Gensler is seen as a supporter of strong regulation of derivatives markets who quickly ushered through a suite of rules following passage of the Dodd-Frank Act during the Obama administration. Some were later scaled back to ease impacts on commercial energy market hedging. Representatives of nonprofits such as Center for American Progress and Better Markets, were also named to that team, as were academics and labor union representatives, with one private sector lawyer on board.
With climate action high on the Biden agenda, advice to the president-elect's transition team began rolling in. Notably, former Obama administration officials joined by other experts offered a blueprint, dubbed the Climate 21 Project, with "actionable advice for a rapid-start, whole-of-government climate response."
Urging Biden's team to pursue early structural changes, that report recommended an executive order to create a White House National Climate Council, on par with the Domestic Policy Council or National Economic Council; a 90-day cabinet-level task force setting out a four-year climate agenda; and a high-level climate team in each department or relevant agency.
The group also urged that staffing and budget for climate and energy be prioritized across government. And, it suggested key program actions at departments, for instance, setting net greenhouse gas emissions goals for the Interior Department and slowing or halting onshore leasing at the Bureau of Land Management on Day 1.

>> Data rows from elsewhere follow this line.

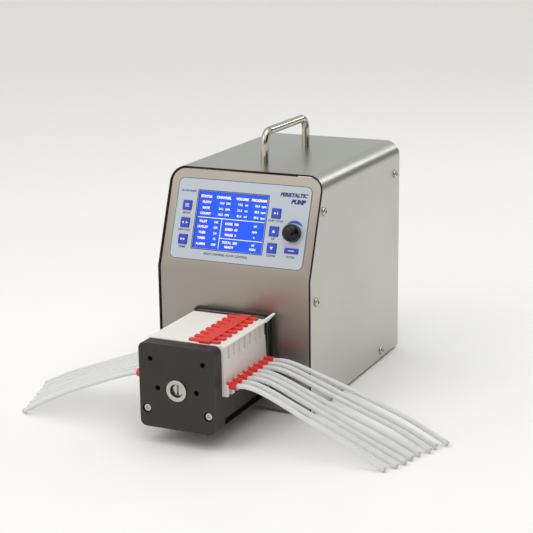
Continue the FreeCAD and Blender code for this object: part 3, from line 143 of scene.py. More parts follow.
# ---------------------------------------------------------------- materials
def satin_stainless(name, dark, light, grain, low, high):
    """Stainless sheet brushed to a satin grain: soft reflections, drawn out across the grain.
    The real grain is about 0.1 mm apart; it is drawn at 0.4 mm so that it shows close up."""
    material, shader = new_material(name, light, 0.3, Metallic=1.0)
    lines = grains(material, 0.4, grain)
    smudges = grains(material, 90, detail=1.0)
    return dress(material, shader, (smudges, dark, light), (lines, low, high), (lines, 0.004, 0.1))


def polished_stainless():
    """Polished stainless bar: near-mirror, with faint polishing lines."""
    material, shader = new_material("polished stainless bar", "#BDB7AE", 0.1, Metallic=1.0)
    lines = grains(material, 0.8, (1, 1, 9))
    return dress(material, shader, gloss=(lines, 0.07, 0.16), relief=(lines, 0.001, 0.1))


def turned_steel(name, colour, low, high):
    """Turned and ground steel, as screws, bearing rings and shafts have: bright, with fine tool marks."""
    material, shader = new_material(name, colour, low, Metallic=1.0)
    marks = grains(material, 0.5)
    return dress(material, shader, gloss=(marks, low, high), relief=(marks, 0.004, 0.2))


def black_anodised_aluminium():
    """Bead-blasted and black anodised aluminium: even near-black with a soft sheen."""
    material, shader = new_material("black anodised aluminium", "#2C2B29", 0.42, Metallic=0.35)
    dye, grit = grains(material, 22), grains(material, 0.6, detail=2.0)
    return dress(material, shader, (dye, "#282725", "#32312E"), (grit, 0.36, 0.5), (grit, 0.02, 0.3))


def anodised_edge_highlight():
    """Broken edges of the black parts, painted a slightly lighter grey: a painted highlight along the edges.
    """
    material, shader = new_material("painted highlight on anodised edges", "#5A5853", 0.38, Metallic=0.6)
    return dress(material, shader, gloss=(grains(material, 0.8), 0.3, 0.46))


def machined_aluminium():
    """Bare machined aluminium: light grey, with soft milling lines."""
    material, shader = new_material("machined aluminium", "#CFCCC6", 0.34, Metallic=1.0)
    lines = grains(material, 0.8, (1, 6, 1))
    return dress(material, shader, gloss=(lines, 0.28, 0.42), relief=(lines, 0.01, 0.3))


def moulded_acetal():
    """Injection-moulded white acetal: satin and faintly waxy, as light passes a little way in."""
    material, shader = new_material(
        "moulded white acetal", "#EFECE7", 0.42, IOR=1.48, Subsurface_Weight=0.12, Subsurface_Scale=0.0015
    )
    cloud, flow = grains(material, 30), grains(material, 0.9, detail=2.0)
    return dress(material, shader, (cloud, "#E9E6E1", "#F3F1ED"), (flow, 0.36, 0.48), (flow, 0.015, 0.25))


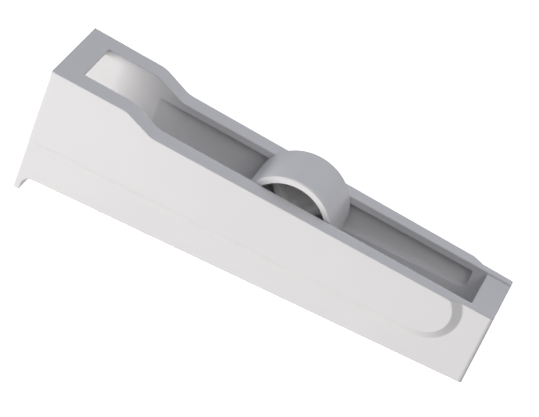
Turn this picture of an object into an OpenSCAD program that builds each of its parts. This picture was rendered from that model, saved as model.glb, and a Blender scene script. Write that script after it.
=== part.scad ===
// Roller clamp for soft laboratory tubing.
// The housing is a wedge-shaped trough. A roller rides in grooves in its two side walls
// and squeezes a soft tube against the floor as it moves towards the low end.
//
// Housing frame: X runs along the flat underside from the tall end to the low end,
// Y runs across the housing, and Z = 0 is the flat underside.
// The finished part is tipped so that it stands on its lip and on its low end, with the
// origin at the bottom centre of its box.

/* [Housing] */
// Length of the housing
body_length = 60; // [50:1:75]
// Height of the tall end, up to the raised rim
tall_height = 15.3; // [14.5:0.1:18]
// Height of the low end
low_height = 9.9; // [9.5:0.1:11.5]
// How far the rim at the tall end stands above the long top edge
rim_raise = 1.6; // [0.8:0.1:2.4]
// Length of the raised rim
rim_length = 10.2; // [7:0.1:14]
// Length of the ramp from the rim down to the long top edge
rim_ramp = 3.9; // [2:0.1:6]
// Width of the lower walls at the tall end
tall_width = 13.5; // [12.4:0.1:14]
// Width of the lower walls at the low end
low_width = 10.3; // [9.9:0.1:11.5]
// How far the low end leans in at its foot
low_end_lean = 0.3; // [0:0.05:0.5]
// Rounding of the two upright edges at the low end
end_round = 0.35; // [0.1:0.05:0.8]

/* [Channel] */
// Clear width between the side walls
channel_width = 8.2; // [7:0.1:8.4]
// Thickness of the floor
floor_thick = 1.2; // [0.8:0.1:1.6]
// Length of the bridge that ties the walls together at the tall end
bridge_length = 3.2; // [2:0.1:5]
// Thickness of that bridge
bridge_thick = 1; // [0.8:0.1:2]
// Bevel under the bridge's inner edge
bridge_bevel = 0.8; // [0.1:0.1:0.8]
// Length of the solid block at the low end
block_length = 3.2; // [2.5:0.1:5]
// How far the top of the block lies below the wall tops
block_drop = 0.25; // [0.1:0.05:0.4]
// Diameter of the hole in the block that the tube leaves by
tube_hole_d = 4.6; // [4.2:0.1:5]

/* [Grooves] */
// Depth of the groove in each side wall
groove_depth = 1; // [0.8:0.05:1.2]
// Gap between the roller and the floor while the axle rests on the groove's ledge
pinch_gap = 0.6; // [0.2:0.05:0.8]
// Height of the lip left above the groove
lip_height = 0.95; // [0.8:0.05:1.2]
// Distance from the tall end to the start of the groove
groove_start = 11.3; // [10:0.1:14]
// Length over which the groove deepens at its start
groove_run = 4; // [1:0.5:6]
// Distance from the end of the groove to the low end
groove_end_gap = 5; // [4.6:0.1:7]
// Rounding of the lower corner at the groove's end
groove_round = 0.9; // [0.4:0.1:1.2]

/* [Side pads] */
// Width across the raised side pads at the tall end
pad_tall_width = 14.1; // [13.6:0.1:16]
// Width across the raised side pads, carried on to the low end
pad_low_width = 11.7; // [11.6:0.1:13]
// Height of the pad's lower edge at the tall end
pad_tall_edge = 5.4; // [4.6:0.1:6]
// Height of the pad's lower edge at the low end
pad_low_edge = 4.55; // [3.5:0.05:4.8]
// Radius of the round end of the pad's flat face
pad_end_round = 3.3; // [2.5:0.1:4]
// Distance from the end of the pad's flat face to the low end
pad_end_gap = 4.6; // [4.4:0.1:7]
// Run of the sloping pad edge for each millimetre of its depth
pad_edge_run = 1.65; // [1:0.05:2.4]

/* [Lip] */
// How far the lip at the tall end reaches below the underside
hook_depth = 2; // [1:0.1:3]
// Thickness of the lip
hook_thick = 0.85; // [0.6:0.05:1.4]
// Radius of the hollow corner behind the lip
hook_fillet = 1.2; // [0.5:0.1:1.8]
// Rounding of the lip's lower edges
hook_round = 0.3; // [0.1:0.05:0.4]

/* [Roller] */
// Diameter of the roller
roller_d = 12.3; // [11:0.1:12.6]
// Side clearance between the roller and each wall
roller_clear = 0.1; // [0.05:0.05:0.3]
// Thickness of the roller's rim
roller_rim = 0.82; // [0.6:0.02:1.4]
// Rounding of the rim's outer edges
roller_edge = 0.15; // [0.05:0.05:0.3]
// Thickness of the disc in the middle of the roller
web_thick = 1; // [0.8:0.1:2]
// How far the ribs stop short of the roller's end faces
rib_recess = 1.6; // [1:0.05:2.5]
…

The Biden transition team did not immediately comment on whether it would embrace that plan. Biden previously has laid out a climate agenda that cuts across multiple areas of government action, such as infrastructure, trade, environmental controls, procurement policies, research and development, financial regulation and land conservation.
Progressive groups also are expected to offer up 100-day wish lists in the coming days. Climate action proponents at 350.org already posted a list of first-day actions it would like to see, reaching well beyond Biden's campaign promises. That list included ending crude oil and gas exports, denying permits for new fossil fuel infrastructure and stopping fracking through EPA regulation.
On the energy side, Biden's DOE agency review team lead is Arun Majumdar, co-director of Stanford University's Precourt Institute for Energy and founding director of the DOE's Advanced Research Projects Agency-Energy. Also on board is former Obama climate and energy program official Jonathan Elkind, now at Columbia University's Center on Global Energy Policy; Noah Deich, executive director of the nonprofit Carbon180, which is seeking to transform carbon into an asset; and Brad Markell, a top AFL-CIO Industrial Union Council official who was previously involved in tailpipe emissions negotiations.
Biden's transition team for EPA will be helmed by Patrice Simms, vice president for healthy communities at Earthjustice. Simms started his career in EPA's Office of General Counsel and later served in the Justice Department's Environment and Natural Resources Division under Obama.
The Interior transition team has considerable experience in tribal rights. The group will be led by Kevin Washburn, who was Interior assistant secretary for Indian affairs under Obama, and Janie Simms Hipp, CEO of the Native American Agriculture Fund. Also on board are Obama administration veterans such as Bob Anderson, co-chair of Obama's Interior transition team in 2008, and former Interior senior advisor Kate Kelly, currently director of public lands at the Center for American Progress.